Member of Parliament, Lok Sabha
- In office 23 May 2019 – 4 June 2024
- Preceded by: Anbumani Ramadoss
- Succeeded by: A. Mani
- Constituency: Dharmapuri

Personal details
- Born: 22 June 1977 (age 49) Dharmapuri
- Party: DMK
- Spouse: Shobana
- Relations: DN Vadivelu (grand father)
- Parent: V. Selvaraj (father);
- Profession: Doctor, politician

= S. Senthilkumar (Dharmapuri politician) =

Indian politician

S. Senthilkumar (born 22 June 1977) is an Indian politician known.

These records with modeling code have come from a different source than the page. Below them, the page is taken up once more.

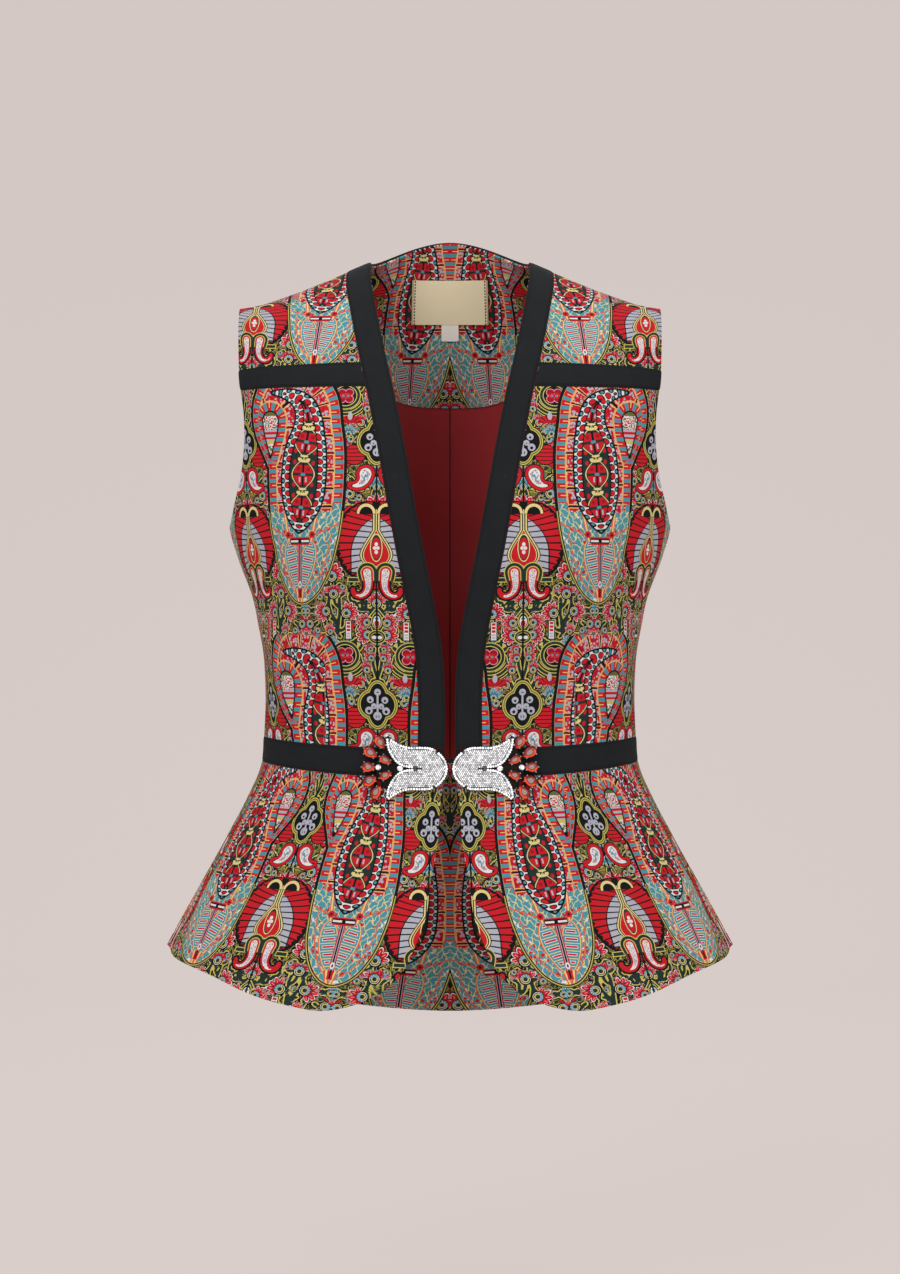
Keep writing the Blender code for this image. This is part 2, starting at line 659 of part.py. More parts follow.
def build_label():
    """A woven label across the centre of the facing, with a size tab hanging from it."""
    under = CLOTH + FACING_EASE + FACING + LABEL_GAP
    climbs = np.linspace(LABEL_SEEK, ARCH * QUARTER, 900)
    label_rows = np.linspace(LABEL_LOW, LABEL_TOP, 4)
    tab_rows = np.linspace(LABEL_LOW - SEAM - TAB_HIGH, LABEL_LOW - SEAM, 3)
    for name, half, heights, columns in (
        ("neck_label", LABEL_WIDE / 2, label_rows, 4),
        ("size_tab", TAB_WIDE / 2, tab_rows, 2),
    ):
        pairs = []
        for x in np.linspace(0, half, columns):
            angle = angle_at(x, CHEST_Z)
            z = surface(angle, climbs, True)[:, 2]
            rising = np.argmax(z)
            climb = np.interp(heights, z[:rising], climbs[:rising])
            pairs.append(np.stack([np.full_like(climb, angle), climb], -1))
        grid = np.array(pairs).transpose(1, 0, 2)
        add_whole(name, *piece(grid, True), "label", outer=-under, thick=LABEL)


def on_clasp(x, height, out):
    """Points on the flat of a clasp half: a distance from the middle, a height, and out."""
    x, height, out = np.broadcast_arrays(x, height, out)
    lean_x, lean_y = math.cos(CLASP_YAW), math.sin(CLASP_YAW)
    y = CLASP_Y + x * lean_y - out * lean_x
    return np.stack([x * lean_x + out * lean_y, y, CLASP_Z + height], -1)


def add_rings(name, rings, finish, cells=None, cap=None):
    """A closed solid from rings of points with the lowest first, and its mirror image.

    Cells are faces that fill a ring, by its points' numbers. A cap is a point over the last ring."""
    work = bmesh.new()
    loops = [[work.verts.new(point) for point in ring] for ring in rings]
    ends = [(k, (k + 1) % len(rings[0])) for k in range(len(rings[0]))]
    for low, high in zip(loops, loops[1:]):
        for k, after in ends:
            work.faces.new((low[k], low[after], high[after], high[k]))
    cells = cells or [range(len(rings[0]))]
    for cell in cells:
        work.faces.new([loops[0][k] for k in reversed(cell)])
    if cap is None:
        for cell in cells:
            work.faces.new([loops[-1][k] for k in cell])
    else:
        top = work.verts.new(cap)
        for k, after in ends:
            work.faces.new((loops[-1][k], loops[-1][after], top))
    bmesh.ops.triangulate(work, faces=work.faces)
    bmesh.ops.recalc_face_normals(work, faces=work.faces)
    for side in ("_left", "_right"):
        mesh = bpy.data.meshes.new(name + side)
        work.to_mesh(mesh)
        add_object(name + side, mesh, finish)
        bmesh.ops.scale(work, vec=(-1, 1, 1), verts=work.verts)
        bmesh.ops.reverse_faces(work, faces=work.faces)
    work.free()


def smooth_run(points, count):
    """Evenly spread points on a smooth curve through a few."""
    points = np.array(points)
    ends = np.concatenate([[2 * points[0] - points[1]], points, [2 * points[-1] - points[-2]]])
    at = np.linspace(0, len(points) - 1, count)
    k = np.minimum(at.astype(int), len(points) - 2)
    t = (at - k)[:, None]
    before, start, stop, beyond = (ends[k + step] for step in range(4))
    square = 2 * before - 5 * start + 4 * stop - beyond
    cube = 3 * (start - stop) + beyond - before
    return 0.5 * (2 * start + (stop - before) * t + square * t**2 + cube * t**3)


def tulip_outline():
    """The tulip's outline: round end at the garment's middle, two petals, a notch between."""
    outer = smooth_run(TULIP_OUTER, OUTER_STEPS + 1)
    petal = np.concatenate([outer, smooth_run(TULIP_INNER, INNER_STEPS + 1)[1:]])
    lower = petal[1:-1][::-1] * [1, -1]
    return np.concatenate([petal, lower])


def tulip_cells():
    """Faces that fill the outline: a fan from the notch, then a strip up each petal to its tip."""
    notch = OUTER_STEPS + INNER_STEPS
    fan = OUTER_STEPS - INNER_STEPS
    upper = [(notch, k, k + 1) for k in range(fan)]
    upper += [(notch - k, fan + k, fan + k + 1, notch - k - 1) for k in range(INNER_STEPS - 1)]
    upper += [(OUTER_STEPS + 1, OUTER_STEPS - 1, OUTER_STEPS)]
    lower = [tuple(-k % (2 * notch) for k in reversed(cell)) for cell in upper]
    return upper + lower


def plate_rise(outline):
    """How far the plate is domed at each point of an outline: a paraboloid."""
    away = (outline[:, 0] - PLATE_MIDDLE) ** 2 + outline[:, 1] ** 2
    return PLATE_DOME * (1 - away / PLATE_REACH**2)


def shrunk(outline, by):
    """An outline moved in by a distance, square to its mean direction at each corner."""
    ahead = np.roll(outline, -1, axis=0) - outline
    behind = outline - np.roll(outline, 1, axis=0)
    ahead /= np.linalg.norm(ahead, axis=1, keepdims=True)
    behind /= np.linalg.norm(behind, axis=1, keepdims=True)
    tangent = ahead + behind
    tangent /= np.maximum(np.linalg.norm(tangent, axis=1, keepdims=True), 0.1)
    return outline + by * np.stack([tangent[:, 1], -tangent[:, 0]], -1)


def build_clasp():
    """Each half: a fan-shaped backing, a pave tulip plate on it, and the stones of the fan."""
    turns = np.radians(np.linspace(*FAN_ANGLES, 13))
    arc = np.stack([FAN_X + FAN_RADIUS * np.cos(turns), FAN_RADIUS * np.sin(turns)], -1)
    neck = np.array([[FAN_X, FAN_NARROW], [FAN_X, -FAN_NARROW]])
    fan = np.concatenate([arc, neck])
    rings = [on_clasp(fan[:, 0], fan[:, 1], out) for out in (FAN_OUT, FAN_OUT + FAN_THICK)]
    add_rings("clasp_fan", rings, "gunmetal")

    tulip = tulip_outline()
    narrow = shrunk(tulip, PLATE_ROUND)
    top = PLATE_OUT + PLATE_THICK
    levels = (tulip, PLATE_OUT), (tulip, top - PLATE_ROUND), (narrow, top)
    rings = [on_clasp(*outline.T, out + plate_rise(outline)) for outline, out in levels]
    add_rings("clasp_plate", rings, "pave", cells=tulip_cells())

    turns = np.linspace(0, 2 * math.pi, 12, endpoint=False)
    pointed = np.sin(turns) * np.sin(turns / 2) * TEARDROP_FULL
    for number, (x, height, length, width, lean) in enumerate(TEARDROPS, 1):
        outline = -0.5 * length * np.cos(turns), -0.5 * width * pointed
        add_stone(f"teardrop_{number}", x, height, outline, math.radians(lean), "amber")
    for number, (x, height, width) in enumerate(WHITE_STONES, 1):
        outline = 0.5 * width * np.cos(turns), 0.5 * width * np.sin(turns)
        add_stone(f"white_stone_{number}", x, height, outline, 0.0, "crystal")


def add_stone(name, x, height, outline, lean, finish):
    """A domed stone from its outline, given along and across its own length."""
    along, aside = outline
    flat_x = along * math.cos(lean) - aside * math.sin(lean)
    flat_z = along * math.sin(lean) + aside * math.cos(lean)
    rings = [
        on_clasp(x + flat_x * share, height + flat_z * share, PLATE_OUT + STONE_HIGH * rise)
        for share, rise in ((1.0, 0.0), (0.92, 0.55), (0.55, 0.92))
    ]
    add_rings(name, rings, finish, cap=on_clasp(x, height, PLATE_OUT + STONE_HIGH))


def build_hook():
    """The hook behind the plates that holds the two halves of the clasp together."""
    x = np.linspace(0, HOOK_HALF, 2)
    z = CLASP_Z + HOOK_Z + np.array([-0.5, 0.5]) * HOOK_HIGH
    x, z = np.meshgrid(x, z)
    points = np.stack([x, np.full_like(x, CLASP_Y), z], -1)
    normals = np.broadcast_to(np.array([0.0, -1.0, 0.0]), points.shape)
    sizes = {"outer": HOOK_OUT + HOOK_THICK, "thick": HOOK_THICK}
    add_whole("clasp_hook", points, normals, "gunmetal", **sizes)


for other in list(bpy.data.objects):
    bpy.data.objects.remove(other)
build_fronts()
build_neck_band()
build_back()
build_waistband()
build_peplum()
build_label()
build_clasp()
build_hook()
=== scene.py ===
import math

import bpy
import numpy as np
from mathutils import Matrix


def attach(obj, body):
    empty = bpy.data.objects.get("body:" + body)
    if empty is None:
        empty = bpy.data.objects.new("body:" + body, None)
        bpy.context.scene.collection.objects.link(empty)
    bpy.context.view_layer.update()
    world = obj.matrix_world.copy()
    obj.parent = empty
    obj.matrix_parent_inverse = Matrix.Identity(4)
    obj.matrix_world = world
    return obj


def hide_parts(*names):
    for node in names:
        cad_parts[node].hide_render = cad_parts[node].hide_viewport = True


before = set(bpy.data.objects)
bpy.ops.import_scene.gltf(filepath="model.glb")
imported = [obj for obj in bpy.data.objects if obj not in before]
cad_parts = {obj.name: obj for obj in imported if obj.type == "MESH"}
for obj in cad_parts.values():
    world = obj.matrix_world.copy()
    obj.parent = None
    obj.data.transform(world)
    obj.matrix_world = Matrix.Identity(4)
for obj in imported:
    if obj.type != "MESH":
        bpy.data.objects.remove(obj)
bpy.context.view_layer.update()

mm = 0.001
quarter = math.pi / 2
sides = (("left", 1), ("right", -1))


# A wire is a shader socket that adds, multiplies and compares like a number: a comparison gives 1
# or 0, "&" is the lesser of two and "|" the greater.
class Wire:
    def __init__(self, paint, socket):
        # the material it belongs to and the socket it comes from
        self.paint = paint
        self.socket = socket

    def __add__(self, other):
        return self.paint.sum("ADD", self, other)

    def __sub__(self, other):
        return self.paint.sum("SUBTRACT", self, other)

    def __rsub__(self, other):
        return self.paint.sum("SUBTRACT", other, self)

    def __mul__(self, other):
        return self.paint.sum("MULTIPLY", self, other)

    def __truediv__(self, other):
        return self.paint.sum("DIVIDE", self, other)

    def __mod__(self, other):
        return self.paint.sum("FLOORED_MODULO", self, other)

    def __lt__(self, other):
        return self.paint.sum("LESS_THAN", self, other)

    def __gt__(self, other):
        return self.paint.sum("GREATER_THAN", self, other)

    def __and__(self, other):
        return self.paint.sum("MINIMUM", self, other)

    def __or__(self, other):
        return self.paint.sum("MAXIMUM", self, other)

    def __abs__(self):
        return self.paint.sum("ABSOLUTE", self)

    __radd__ = __add__
    __rmul__ = __mul__


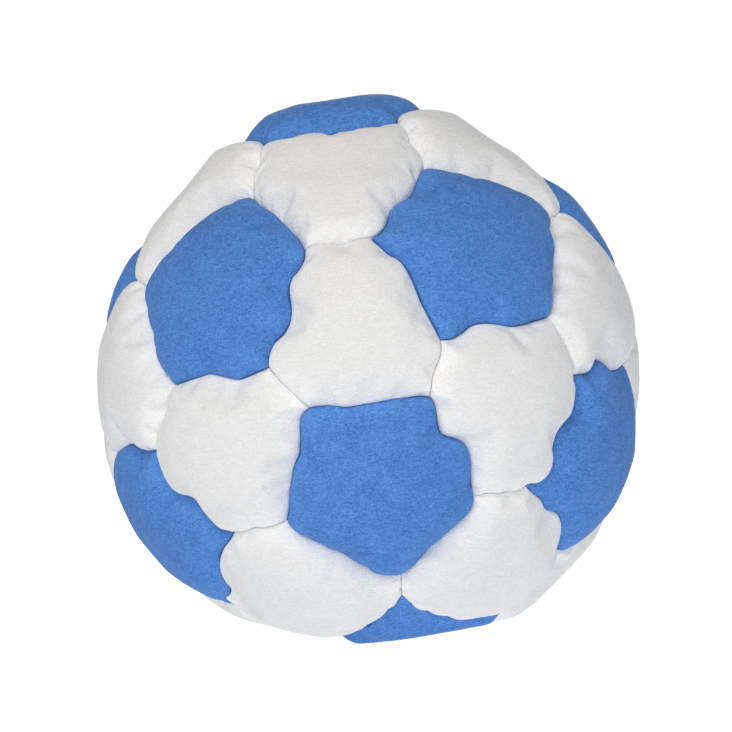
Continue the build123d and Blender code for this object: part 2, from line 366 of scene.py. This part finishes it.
class Panel:
    """One panel's grid of points, from the middle of its face out to its seams.

    Each corner has a square patch of cells between two seams' middles and the panel's own middle.
    """

    def __init__(self, name, corners, seams):
        self.name = name
        self.corners = [unit(even_corner(corner)) for corner in corners]
        self.sides = [seams.line(corner, corners[(i + 1) % len(corners)]) for i, corner in enumerate(corners)]
        self.count = len(corners)
        self.axis = unit(sum(unit(side[0]) for side in self.sides))
        self.number = {}
        self.points = self.lay_out()

    def index(self, patch, i, j):
        """The number of a patch's point, counted along its two seams. Patches share their inner edges."""
        patch %= self.count
        if i == j == HALF_SIDE:
            key = "middle"
        elif i == HALF_SIDE:
            key = ("spoke", patch, j)
        elif j == HALF_SIDE:
            key = ("spoke", (patch - 1) % self.count, i)
        else:
            key = (patch, i, j)
        if key not in self.number:
            self.number[key] = len(self.number)
        return self.number[key]

    def lay_out(self):
        """The points of the face, flat between its seams at first and then raised to a low dome."""
        places = {}
        middle = self.axis * SEAM_REACH
        steps = graded_steps()
        share = steps[:, None]
        for patch in range(self.count):
            ahead = self.sides[patch][:HALF_SIDE + 1]
            behind = self.sides[patch - 1][::-1][:HALF_SIDE + 1]
            spoke_ahead = ahead[-1] + (middle - ahead[-1]) * share
            spoke_behind = behind[-1] + (middle - behind[-1]) * share
            for i, u in enumerate(steps):
                for j, v in enumerate(steps):
                    point = (1 - v) * ahead[i] + v * spoke_behind[i]
                    point = point + (1 - u) * behind[j] + u * spoke_ahead[j]
                    point = point - (1 - u) * (1 - v) * ahead[0] - u * (1 - v) * ahead[-1]
                    point = point - (1 - u) * v * behind[-1] - u * v * middle
                    places[self.index(patch, i, j)] = point
        points = np.array([places[k] for k in range(len(places))])
        from_seam, nearest = distance_to(points, points[self.rim()])
        rise = np.sqrt(1 - (1 - np.clip(from_seam / ROLL_WIDTH, 0, 1)) ** 2)[:, None]
        seam_reach = np.linalg.norm(points[self.rim()][nearest], axis=1)[:, None]
        along_axis = (unit(points) @ self.axis)[:, None]
        dome = DOME_OFFSET * along_axis + np.sqrt(DOME_RADIUS**2 - DOME_OFFSET**2 * (1 - along_axis**2))
        return unit(points) * (seam_reach * (1 - rise) + (dome - SLACK) * rise)

    def faces(self):
        """The cells of the face, anticlockwise from outside."""
        cells = []
        for patch in range(self.count):
            for i in range(HALF_SIDE):
                for j in range(HALF_SIDE):
                    ring = ((i, j), (i + 1, j), (i + 1, j + 1), (i, j + 1))
                    cells.append([self.index(patch, *place) for place in ring])
        return cells

    def rim(self):
        """The numbers of the points along the seams, anticlockwise from outside, side by side."""
        order = []
        for patch in range(self.count):
            order += [self.index(patch, i, 0) for i in range(HALF_SIDE + 1)]
            order += [self.index(patch + 1, 0, j) for j in range(HALF_SIDE - 1, 0, -1)]
        return order

    def rim_shares(self):
        """How far along its side each of a side's rim points is, from 0 to 1."""
        half = graded_steps() / 2
        return np.concatenate([half, 1 - half[-2:0:-1]])[:, None]

    def even_rim(self):
        """The directions of the rim's points, were the seams straight between their corners' even places."""
        share = self.rim_shares()
        ends = zip(self.corners, self.corners[1:] + self.corners[:1])
        return np.concatenate([unit(start * (1 - share) + end * share) for start, end in ends])

    def side_normals(self):
        """For each side, the way into the panel from the plane of its even seam."""
        ends = zip(self.corners, self.corners[1:] + self.corners[:1])
        return [unit(np.cross(start, end)) for start, end in ends]

    def inward(self):
        """At each rim point, the way into the panel, mitred so that each whole side moves in by 1."""
        normals = self.side_normals()
        mitres = []
        for before, after in zip(normals[-1:] + normals, normals):
            mean = (before + after) / 2
            mitres.append(mean / (mean @ mean))
        share = self.rim_shares()
        ends = zip(mitres, mitres[1:] + mitres[:1])
        return np.concatenate([start * (1 - share) + end * share for start, end in ends])


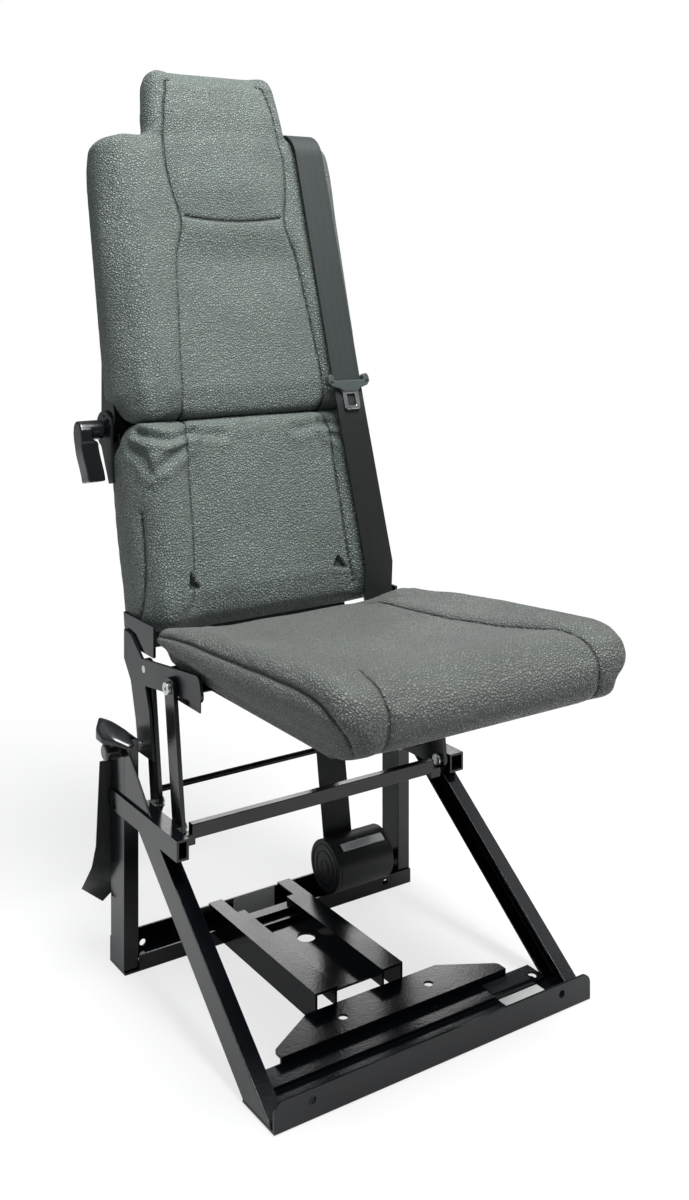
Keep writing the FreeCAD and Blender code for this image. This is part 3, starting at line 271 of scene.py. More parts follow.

He was elected to the Lok Sabha, lower house of the Parliament of India from Dharmapuri, Tamil Nadu in the 2019 Indian general election as member of the Dravida Munnetra Kazhagam.

== Controversy ==
Known for referring to Hindi-Heartland states as 'Gaumutra states' in a critical manner during discussions in the Lok Sabha, later he withdrew this comments and clarified that they were misinterpreted and taken out of context

== Family and education ==
He completed his MBBS from Annamalai University, Chidambaram in January 2002. Then he completed his MD (RD) from Sri Ramachandra Medical College and Research Institute, Sri Ramachandra University in June 2016. His grandfather DN Vadivelu Gounder was INC MLA in 1965.

== 2019 Lok Sabha ==
He contested in 2019 Lok Sabha election from Dharmapuri constituency and won with margin of 70,753 votes more than Pattali Makkal Katchi candidate Anbumani Ramadoss.